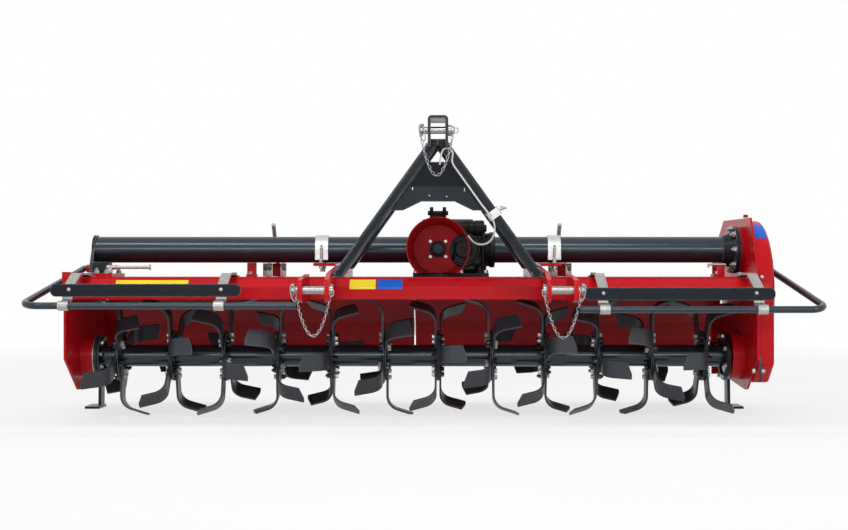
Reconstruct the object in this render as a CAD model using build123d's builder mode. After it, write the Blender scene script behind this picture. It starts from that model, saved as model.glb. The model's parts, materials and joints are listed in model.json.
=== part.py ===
"""Three-point-hitch rotary tiller with a side drive case.

Frame: +X across the machine, towards the drive case; +Y to the rear; +Z up.
The tractor stands at -Y.  The origin is on the ground, below the centre of the
machine's bounding box.  All sizes are millimetres.
"""
from build123d import *
from math import atan2, cos, degrees, hypot, radians, sin
import os

os.makedirs("parts", exist_ok=True)

# ---------------------------------------------------------------- driving sizes
# Working width: distances from the hitch centre line
REACH_LEFT = 1382.0            # outer face of the left side plate
REACH_RIGHT = 1180.0           # inner face of the drive side's plate
PLATE_T = 8.0
CASE_WIDTH = 59.0              # drive case, beyond its plate
FIT = 0.3                      # clearance round pins, shafts and rings

# Rotor
FLANGE_COUNT = 12
FLANGE_IN_LEFT = 148.0         # first flange, in from the left plate's face
FLANGE_IN_RIGHT = 151.3        # last flange, in from the drive side's plate
FLANGE_R = 97.5
FLANGE_T = 10.0
ROTOR_TUBE_R = 42.0
ROTOR_WALL = 8.0
BLADE_T = 8.0
BLADE_W = 64.0
BLADE_REACH = 231.0            # axis to the middle of a blade's tip
BLADE_SIDE = 109.0             # flange face to the blade's tip, sideways
BLADE_SLOPE = 19.5             # degrees, the blade's sideways run
PHASE_STEP = -25.5             # degrees from one flange to the next
FIRST_PHASE = 38.0
BLADES_PER_HAND = 3

# Body
BODY_FRONT = -303.0            # front beam's face, from the rotor axis
HOOD_Z = 541.0                 # hood's top surface
HOOD_T = 6.0
BEAM_HIGH = 76.0
BEAM_DEEP = 96.0
BEAM_SLOPE = 30.0              # slanted strip along the beam's upper front edge
BEAM_WALL = 5.0
HINGE_Y = 300.0                # rear board's hinge
HINGE_Z = 458.0
HINGE_R = 14.0
BOARD_T = 8.0
BOARD_DROP = 255.0             # from the hinge down to the board's lower edge
BOARD_BACK = 200.0             # and how far behind the hinge that edge is
BOARD_EDGE_R = 17.0
BOARD_TUBE_R = 24.0
BOARD_SLIT = -97.0             # left of the hitch centre
BOARD_GAP = 6.0

# Top tube and gearbox
TUBE_Z = 646.0
TUBE_R = 50.8
TUBE_WALL = 8.0
SHAFT_Z = 647.0
SHAFT_R = 22.2
SHAFT_STUB = 80.0              # free length that the drive shaft's yoke slides on
JOURNAL_R = 26.0
GUARD_R = 118.0
GUARD_LONG = 150.0
GUARD_WALL = 4.0

# Three-point hitch
HITCH_SPAN = 870.0             # between the lower pins' middles
HITCH_Z = 496.0
HITCH_Y = -560.0
EAR_GAP = 78.0
EAR_T = 16.0
LOWER_PIN_R = 14.0
TOP_PIN_Z = 1059.0
TOP_PIN_Y = -532.0
TOP_PIN_R = 12.7
TOP_GAP = 52.0
TOP_PLATE_T = 10.0
MAST_W = 36.0                  # mast arm seen from the front
MAST_D = 56.0                  # and from the side
MAST_WALL = 5.0

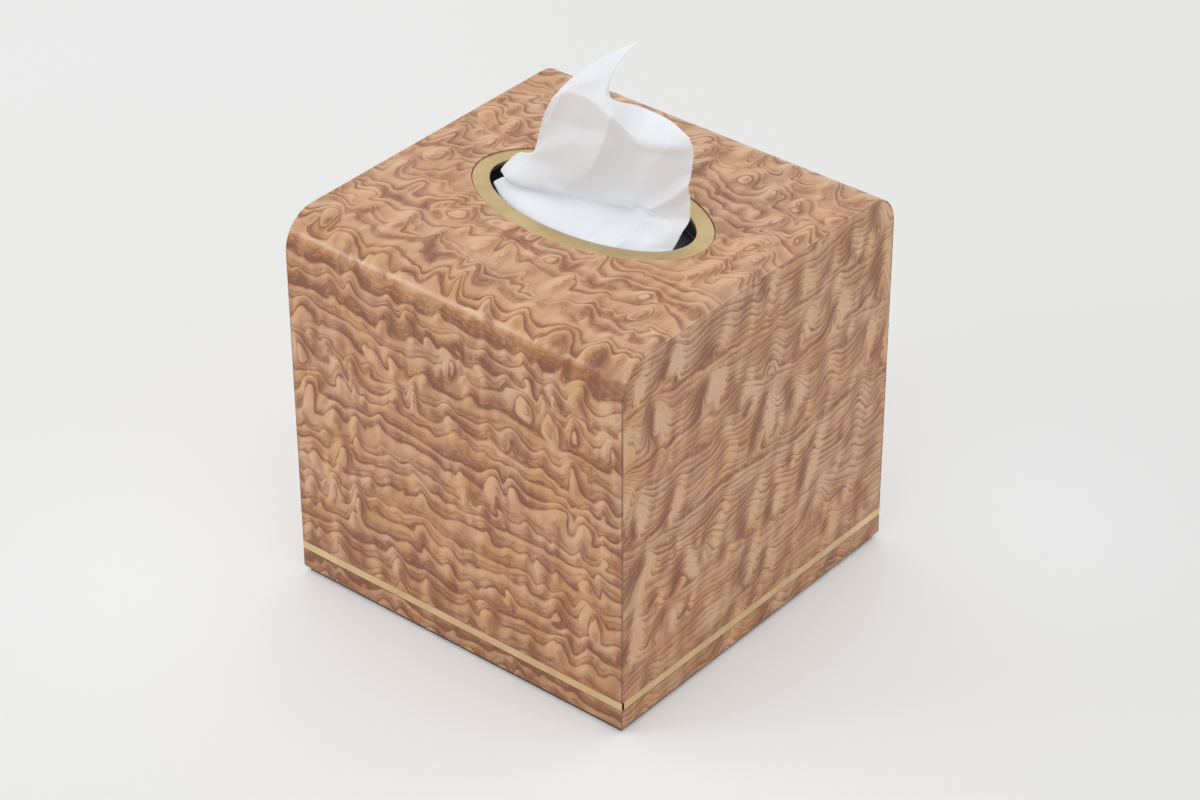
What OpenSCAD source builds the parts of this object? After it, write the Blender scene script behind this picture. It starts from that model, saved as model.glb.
=====
**Exercise aim**
Nothing should be changed: write out all of the data as is.

**Response to this task**
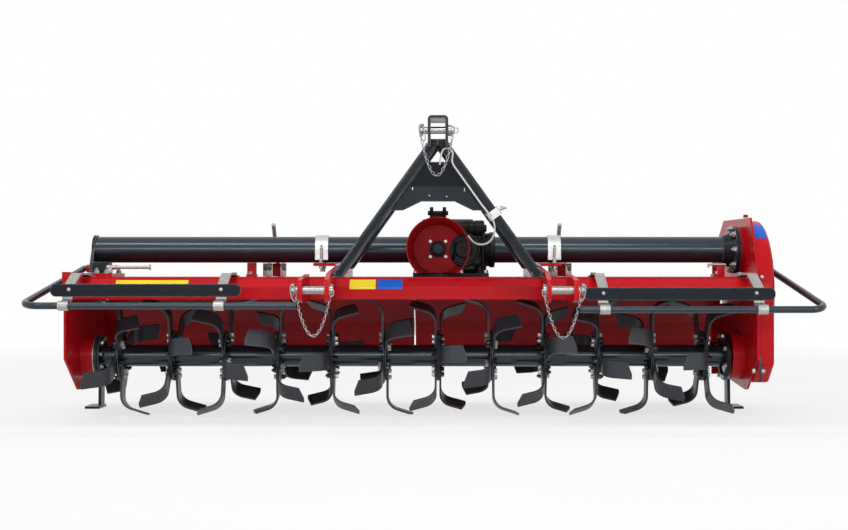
Reconstruct the object in this render as a CAD model using build123d's builder mode. After it, write the Blender scene script behind this picture. It starts from that model, saved as model.glb. The model's parts, materials and joints are listed in model.json.
=== part.py ===
"""Three-point-hitch rotary tiller with a side drive case.

Frame: +X across the machine, towards the drive case; +Y to the rear; +Z up.
The tractor stands at -Y.  The origin is on the ground, below the centre of the
machine's bounding box.  All sizes are millimetres.
"""
from build123d import *
from math import atan2, cos, degrees, hypot, radians, sin
import os

os.makedirs("parts", exist_ok=True)

# ---------------------------------------------------------------- driving sizes
# Working width: distances from the hitch centre line
REACH_LEFT = 1382.0            # outer face of the left side plate
REACH_RIGHT = 1180.0           # inner face of the drive side's plate
PLATE_T = 8.0
CASE_WIDTH = 59.0              # drive case, beyond its plate
FIT = 0.3                      # clearance round pins, shafts and rings

# Rotor
FLANGE_COUNT = 12
FLANGE_IN_LEFT = 148.0         # first flange, in from the left plate's face
FLANGE_IN_RIGHT = 151.3        # last flange, in from the drive side's plate
FLANGE_R = 97.5
FLANGE_T = 10.0
ROTOR_TUBE_R = 42.0
ROTOR_WALL = 8.0
BLADE_T = 8.0
BLADE_W = 64.0
BLADE_REACH = 231.0            # axis to the middle of a blade's tip
BLADE_SIDE = 109.0             # flange face to the blade's tip, sideways
BLADE_SLOPE = 19.5             # degrees, the blade's sideways run
PHASE_STEP = -25.5             # degrees from one flange to the next
FIRST_PHASE = 38.0
BLADES_PER_HAND = 3

# Body
BODY_FRONT = -303.0            # front beam's face, from the rotor axis
HOOD_Z = 541.0                 # hood's top surface
HOOD_T = 6.0
BEAM_HIGH = 76.0
BEAM_DEEP = 96.0
BEAM_SLOPE = 30.0              # slanted strip along the beam's upper front edge
BEAM_WALL = 5.0
HINGE_Y = 300.0                # rear board's hinge
HINGE_Z = 458.0
HINGE_R = 14.0
BOARD_T = 8.0
BOARD_DROP = 255.0             # from the hinge down to the board's lower edge
BOARD_BACK = 200.0             # and how far behind the hinge that edge is
BOARD_EDGE_R = 17.0
BOARD_TUBE_R = 24.0
BOARD_SLIT = -97.0             # left of the hitch centre
BOARD_GAP = 6.0

# Top tube and gearbox
TUBE_Z = 646.0
TUBE_R = 50.8
TUBE_WALL = 8.0
SHAFT_Z = 647.0
SHAFT_R = 22.2
SHAFT_STUB = 80.0              # free length that the drive shaft's yoke slides on
JOURNAL_R = 26.0
GUARD_R = 118.0
GUARD_LONG = 150.0
GUARD_WALL = 4.0

# Three-point hitch
HITCH_SPAN = 870.0             # between the lower pins' middles
HITCH_Z = 496.0
HITCH_Y = -560.0
EAR_GAP = 78.0
EAR_T = 16.0
LOWER_PIN_R = 14.0
TOP_PIN_Z = 1059.0
TOP_PIN_Y = -532.0
TOP_PIN_R = 12.7
TOP_GAP = 52.0
TOP_PLATE_T = 10.0
MAST_W = 36.0                  # mast arm seen from the front
MAST_D = 56.0                  # and from the side
MAST_WALL = 5.0

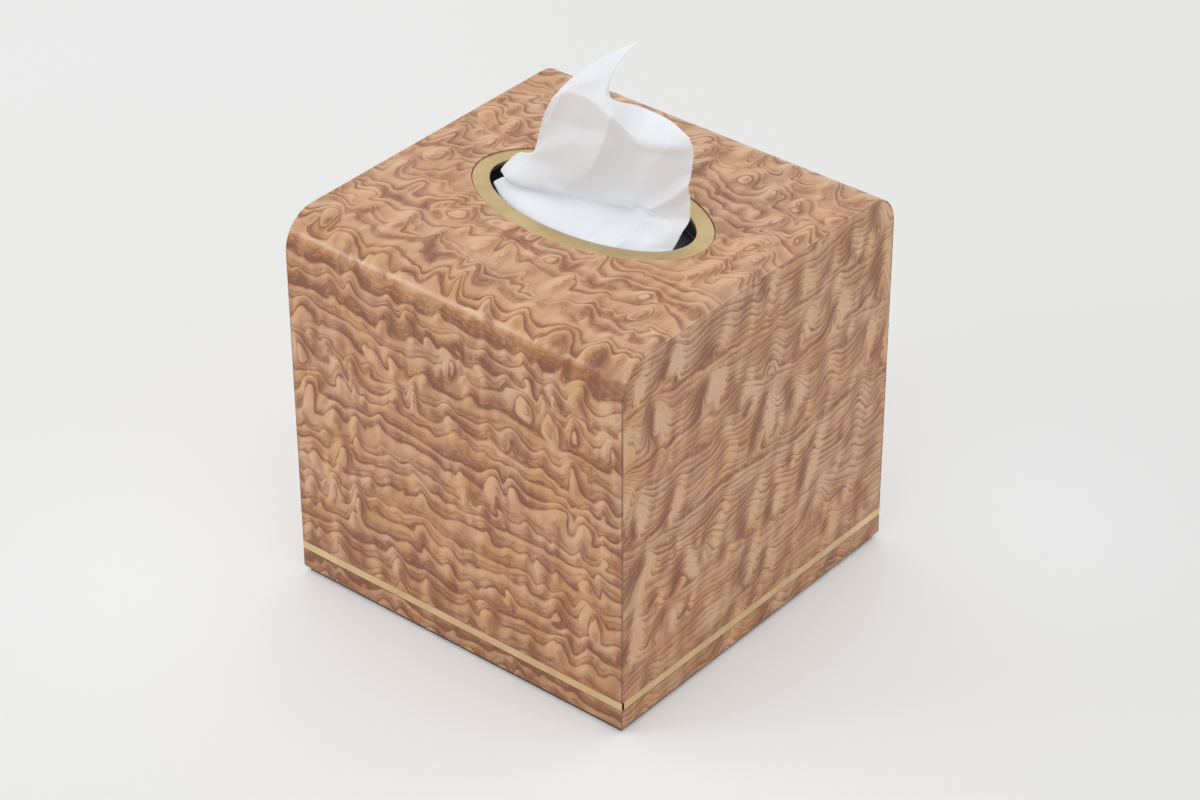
What OpenSCAD source builds the parts of this object? After it, write the Blender scene script behind this picture. It starts from that model, saved as model.glb.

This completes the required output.